Mahkamah Konstitusi (MK) menolak permohonan yang diajukan oleh Sungkono dkk yang merupakan korban lumpur Lapindo. Demikian amar putusan Nomor 63/PUU-XIII/2015 diucapkan oleh Ketua MK Arief HIdayat pada sidang yang digelar Selasa (22/9) di Ruang Sidang MK. Para Pemohon merupakan sejumlah badan usaha dan perorangan yang memiliki tanah dan bangunan yang berada di dalam Peta Area Terdampak (PAT).

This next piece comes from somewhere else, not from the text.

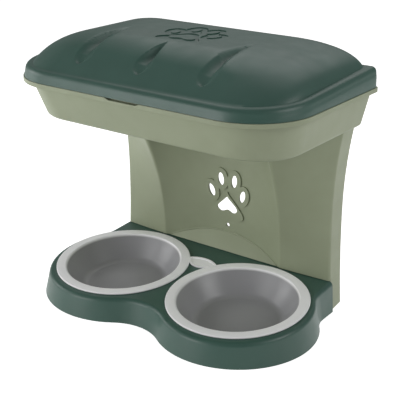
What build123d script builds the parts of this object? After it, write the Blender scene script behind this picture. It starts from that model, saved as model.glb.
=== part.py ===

Dalam pendapat Mahkamah yang dibacakan oleh Hakim Konstitusi Suhartoyo, Mahkamah berpendapat perkara a quo tidak dapat dipisahkan dengan putusan Mahkamah Konstitusi Nomor 83/PUU-XI/2013, bertanggal 26 Maret 2014. Pada pokoknya, lanjutnya, menyatakan bahwa negara dengan kekuasaan yang ada padanya harus dapat menjamin dan memastikan pelunasan ganti kerugian sebagaimana mestinya terhadap masyarakat di dalam wilayah Peta Area Terdampak oleh perusahaan yang bertanggung jawab untuk itu. “Dalam putusan Mahkamah Konstitusi Nomor 83/PUU-XI/2013 tersebut, telah dengan tegas disebutkan, bahwa masyarakat yang berada di dalam Peta Area Terdampak (PAT) negara harus dapat menjamin dan memastikan pelunasan ganti kerugian,” jelasnya.
Selain itu, lanjut Suhartoyo, Pemohon dalam perkara Nomor 83/PUU-XI/2013 terdiri dari perseorangan dan badan hukum privat, dengan demikian Pemohon sebagai pelaku usaha kepentingannya telah diwakili oleh Pemohon dalam perkara Nomor 83/PUU-XI/2013. “Menurut Mahkamah yang dimaksudkan dengan masyarakat dalam Putusan Nomor 83/PUU-XI/2013, bertanggal 26 Maret 2014, adalah sudah jelas dan Mahkamah tidak perlu lagi memberikan penafsiran lain yang justru akan menimbulkan ketidakpastian hukum dan berpotensi adanya permohonan lain yang memberikan penafsiran yang berbeda-beda,” paparnya.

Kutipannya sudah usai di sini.